[Devel] Re: [ckrm-tech] [patch00/05]: Containers(V2)- Introduction
Rohit Seth
rohitseth at google.com
Thu Sep 28 11:31:15 PDT 2006
On Thu, 2006-09-28 at 13:31 +0530, Balbir Singh wrote:
> Chandra Seetharaman wrote:
> > On Wed, 2006-09-27 at 14:28 -0700, Rohit Seth wrote:
> >
> > Rohit,
> >
> > For 1-4, I understand the rationale. But, your implementation deviates
> > from the current behavior of the VM subsystem which could affect the
> > ability of these patches getting into mainline.
> >
> > IMO, the current behavior in terms of reclamation, LRU, vm_swappiness,
> > and writeback logic should be maintained.
> >
>
> <snip>
>
> Hi, Rohit,
>
> I have been playing around with the containers patch. I finally got
> around to reading the code.
>
>
> 1. Comments on reclaiming
>
> You could try the following options to overcome some of the disadvantages of the
> current scheme.
>
> (a) You could consider a reclaim path based on Dave Hansen's Challenged memory
> controller (see http://marc.theaimsgroup.com/?l=linux-mm&m=115566982532345&w=2).
>
I will go through that. Did you get a chance to stress the system and
found any short comings that should be resolved.
> (b) The other option is to do what the resource group memory controller does -
> build a per group LRU list of pages (active, inactive) and reclaim
> them using the existing code (by passing the correct container pointer,
> instead of the zone pointer). One disadvantage of this approach is that
> the global reclaim is impacted as the global LRU list is broken. At the
> expense of another list, we could maintain two lists, global LRU and
> container LRU lists. Depending on the context of the reclaim - (container
> over limit, memory pressure) we could update/manipulate both lists.

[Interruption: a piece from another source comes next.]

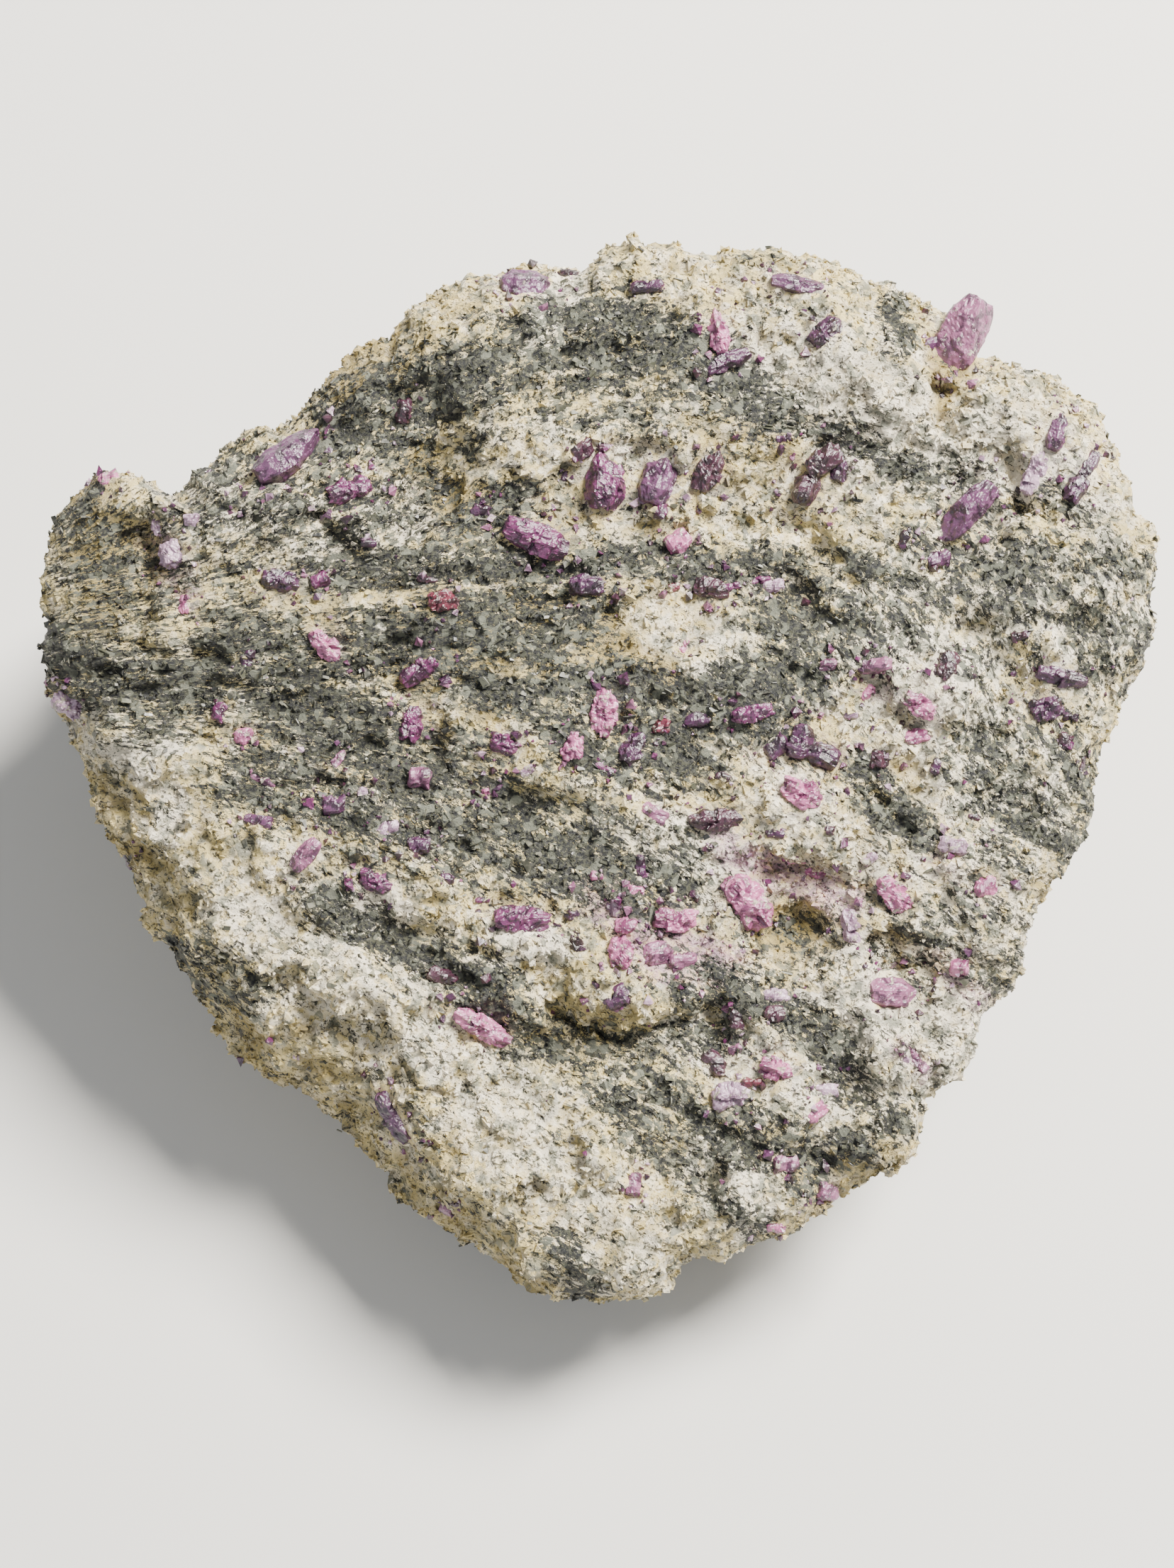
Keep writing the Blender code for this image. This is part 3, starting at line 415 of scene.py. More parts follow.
# Depth of the breaks on the crystals of each tint
RUBY_BREAKS = {
    "magenta": 0.60, "violet": 0.30, "purple": 0.55, "plum": 0.60, "pink": 0.75, "lilac": 0.65, "mauve": 0.30,
    "garnet": 0.60,
}

# Lights: place and size in metres, colour. Then what they point at, and the tint of the even light
KEY_LIGHT = ((0.68, 0.55, 1.12), 0.5, "#fffaf2")
FILL_LIGHT = ((-0.9, -0.9, 1.0), 1.2, "#f2f6ff")
LIGHT_TARGET = (0.0, 0.0, 0.05)
EVEN_TINT = "#eef0f2"
# Camera: the sensor's longer side, and half the height of the view in the plane of the face
SENSOR = 36.0
VIEW_HALF_HEIGHT = 139.1
# Half the side of the floor
FLOOR_REACH = 3000.0


def linear(code):
    """Linear colour with alpha from a six-digit sRGB code."""
    channels = [int(code[place:place + 2], 16) / 255.0 for place in (1, 3, 5)]
    return [c / 12.92 if c <= 0.04045 else ((c + 0.055) / 1.055) ** 2.4 for c in channels] + [1.0]


# Settings

def length_setting(name, description, default):
    """A length in metres that a user can change."""
    return FloatProperty(name=name, description=description, default=default, min=0.0, precision=5,
                         subtype="DISTANCE", unit="LENGTH")


def share_setting(name, description, default):
    """A share from 0 to 1 that a user can change."""
    return FloatProperty(name=name, description=description, default=default, min=0.0, max=1.0,
                         subtype="FACTOR")


def count_setting(name, description, default, low, high):
    """A whole number that a user can change."""
    return IntProperty(name=name, description=description, default=default, min=low, max=high)


def power_setting(name, description, default):
    """A light's power in watts that a user can change."""
    return FloatProperty(name=name, description=description, default=default, min=0.0, unit="POWER")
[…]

> This approach is definitely very expensive.
>
Two LRUs is a nice idea. Though I don't think it will go too far. It
will involve adding another list pointers in the page structure. I
agree that the mem handler is not optimal at all but I don't want to
make it mimic kernel reclaimer at the same time.
> 2. Comments on task migration support
>
> (a) One of the issues I found while using the container code is that, one could
> add a task to a container say "a". "a" gets charged for the tasks usage,
> when the same task moves to a different container say "b", when the task
> exits, the credit goes to "b" and "a" remains indefinitely charged.
>
hmm, when the task is removed from "a" then "a" gets the credits for the
amount of anon memory that is used by the task. Or do you mean
something different.
> (b) For tasks addition and removal, I think it's probably better to move
> the entire process (thread group) rather than allow each individual thread
> to move across containers. Having threads belonging to the same process
> reside in different containers can be complex to handle, since they
> share the same VM. Do you have a scenario where the above condition
> would be useful?
>
>
I don't have a scenario where a task actually gets to move out of
container (except exit). That asynchronous removal of tasks has already
got the code very complicated for locking etc. But if you think moving
a thread group is useful then I will add that functionality.